How to make a simple Vandermonde matrix with numpy?

Question

My question is how to make a vandermonde matrix. This is the definition: In linear algebra, a Vandermonde matrix, named after Alexandre-Théophile Vandermonde, is a matrix with the terms of a geometric progression in each row, i.e., an m × n matrix

I would like to make a 4*4 version of this.

So farI have defined values but only for one row as follows

a=2
n=4

for a in range(n):
    
    for i in range(n):
        v.append(a**i)
v = np.array(v)
print(v)

I dont know how to scale this. Please help!

Answer 1

Given a starting column a of length m you can create a Vandermonde matrix v with n columns a**0 to a**(n-1)like so:

import numpy as np

m = 4
n = 4

a = range(1, m+1)
v = np.array([a]*n).T**range(n)
print(v)
#[[ 1  1  1  1]
# [ 1  2  4  8]
# [ 1  3  9 27]
# [ 1  4 16 64]]

Answer 2

As proposed by michael szczesny you could use numpy.vander. But this will not be according to the definition on Wikipedia.

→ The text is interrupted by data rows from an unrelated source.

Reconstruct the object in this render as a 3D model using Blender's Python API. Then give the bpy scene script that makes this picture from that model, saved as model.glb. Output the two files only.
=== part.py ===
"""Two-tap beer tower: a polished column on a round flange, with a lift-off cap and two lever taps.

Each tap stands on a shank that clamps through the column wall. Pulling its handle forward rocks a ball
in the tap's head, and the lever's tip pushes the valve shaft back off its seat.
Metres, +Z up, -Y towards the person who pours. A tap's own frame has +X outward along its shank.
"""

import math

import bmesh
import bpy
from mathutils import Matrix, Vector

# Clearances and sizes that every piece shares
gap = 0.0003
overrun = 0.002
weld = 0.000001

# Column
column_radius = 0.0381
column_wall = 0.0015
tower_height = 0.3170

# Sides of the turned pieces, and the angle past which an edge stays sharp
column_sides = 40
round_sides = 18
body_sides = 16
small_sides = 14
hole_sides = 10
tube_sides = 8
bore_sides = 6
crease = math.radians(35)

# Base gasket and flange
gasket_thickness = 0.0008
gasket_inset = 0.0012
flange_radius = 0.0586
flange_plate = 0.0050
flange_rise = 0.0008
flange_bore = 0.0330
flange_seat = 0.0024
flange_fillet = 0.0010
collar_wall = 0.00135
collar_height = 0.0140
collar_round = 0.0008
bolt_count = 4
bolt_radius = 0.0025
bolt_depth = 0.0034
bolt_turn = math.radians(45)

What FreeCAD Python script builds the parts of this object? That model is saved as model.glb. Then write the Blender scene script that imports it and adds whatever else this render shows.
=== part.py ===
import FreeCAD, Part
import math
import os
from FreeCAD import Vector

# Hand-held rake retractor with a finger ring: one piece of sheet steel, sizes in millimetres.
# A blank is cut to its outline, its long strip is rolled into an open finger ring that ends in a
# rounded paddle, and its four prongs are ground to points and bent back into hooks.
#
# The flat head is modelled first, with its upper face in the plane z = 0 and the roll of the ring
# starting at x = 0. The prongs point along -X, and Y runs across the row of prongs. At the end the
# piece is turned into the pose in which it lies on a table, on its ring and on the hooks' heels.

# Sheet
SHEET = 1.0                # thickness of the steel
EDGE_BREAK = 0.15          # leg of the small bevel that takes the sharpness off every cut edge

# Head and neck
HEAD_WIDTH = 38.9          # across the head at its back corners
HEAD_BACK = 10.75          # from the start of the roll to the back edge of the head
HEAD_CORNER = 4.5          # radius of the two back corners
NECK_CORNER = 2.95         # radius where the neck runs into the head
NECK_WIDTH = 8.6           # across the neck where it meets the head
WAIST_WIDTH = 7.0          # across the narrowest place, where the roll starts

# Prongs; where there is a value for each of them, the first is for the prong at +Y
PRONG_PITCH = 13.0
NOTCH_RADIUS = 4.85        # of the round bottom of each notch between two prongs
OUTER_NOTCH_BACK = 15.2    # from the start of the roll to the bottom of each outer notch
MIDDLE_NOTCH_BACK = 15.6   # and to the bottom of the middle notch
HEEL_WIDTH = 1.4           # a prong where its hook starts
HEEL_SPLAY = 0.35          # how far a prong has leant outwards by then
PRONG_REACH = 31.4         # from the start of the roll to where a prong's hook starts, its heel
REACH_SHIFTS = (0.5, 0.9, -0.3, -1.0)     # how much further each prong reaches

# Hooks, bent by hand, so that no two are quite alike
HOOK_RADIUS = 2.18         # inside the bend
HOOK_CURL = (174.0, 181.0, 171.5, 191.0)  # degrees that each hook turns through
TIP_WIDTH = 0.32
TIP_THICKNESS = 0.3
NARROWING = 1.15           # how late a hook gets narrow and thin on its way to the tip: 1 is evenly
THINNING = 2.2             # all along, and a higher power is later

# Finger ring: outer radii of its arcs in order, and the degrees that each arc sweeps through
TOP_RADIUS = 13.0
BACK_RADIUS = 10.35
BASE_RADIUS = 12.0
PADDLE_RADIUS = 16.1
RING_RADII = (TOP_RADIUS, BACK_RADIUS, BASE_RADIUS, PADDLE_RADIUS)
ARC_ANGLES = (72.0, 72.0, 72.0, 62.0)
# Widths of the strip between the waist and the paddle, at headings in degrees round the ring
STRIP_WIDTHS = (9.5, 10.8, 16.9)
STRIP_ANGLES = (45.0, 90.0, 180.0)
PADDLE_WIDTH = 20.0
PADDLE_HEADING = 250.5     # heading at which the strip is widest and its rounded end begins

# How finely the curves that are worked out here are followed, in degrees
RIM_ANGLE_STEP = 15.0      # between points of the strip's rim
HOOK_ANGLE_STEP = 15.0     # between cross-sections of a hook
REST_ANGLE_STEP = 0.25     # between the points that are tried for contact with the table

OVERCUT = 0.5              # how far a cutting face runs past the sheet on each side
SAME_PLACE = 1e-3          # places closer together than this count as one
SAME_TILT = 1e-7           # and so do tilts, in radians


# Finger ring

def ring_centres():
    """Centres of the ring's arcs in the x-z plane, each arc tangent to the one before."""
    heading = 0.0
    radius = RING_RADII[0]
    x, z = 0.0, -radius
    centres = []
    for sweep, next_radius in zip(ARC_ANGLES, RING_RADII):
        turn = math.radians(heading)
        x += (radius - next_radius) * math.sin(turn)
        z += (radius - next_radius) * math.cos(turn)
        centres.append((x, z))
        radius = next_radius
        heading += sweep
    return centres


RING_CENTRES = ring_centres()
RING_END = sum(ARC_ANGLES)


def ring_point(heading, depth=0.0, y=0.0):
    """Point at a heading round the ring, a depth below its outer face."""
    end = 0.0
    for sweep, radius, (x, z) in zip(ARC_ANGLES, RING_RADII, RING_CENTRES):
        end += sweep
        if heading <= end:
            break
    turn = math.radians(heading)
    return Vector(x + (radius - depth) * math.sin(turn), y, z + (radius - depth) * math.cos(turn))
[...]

x = np.array([1, 2, 3, 5])
N = 4
np.vander(x, N)

#array([[  1,   1,   1,   1],
#       [  8,   4,   2,   1],
#       [ 27,   9,   3,   1],
#       [125,  25,   5,   1]])

So, you'd have to use numpy.fliplr aswell:

x = np.array([1, 2, 3, 5])
N = 4
np.fliplr(np.vander(x, N))

#array([[  1,   1,   1,   1],
#       [  1,   2,   4,   8],
#       [  1,   3,   9,  27],
#       [  1,   5,  25, 125]])

This could also be achieved without numpy using nested list comprehensions:

x = [1, 2, 3, 5]
N = 4
[[xi**i for i in range(N)] for xi in x]

#   [[1, 1, 1, 1],
#    [1, 2, 4, 8],
#    [1, 3, 9, 27],
#    [1, 5, 25, 125]]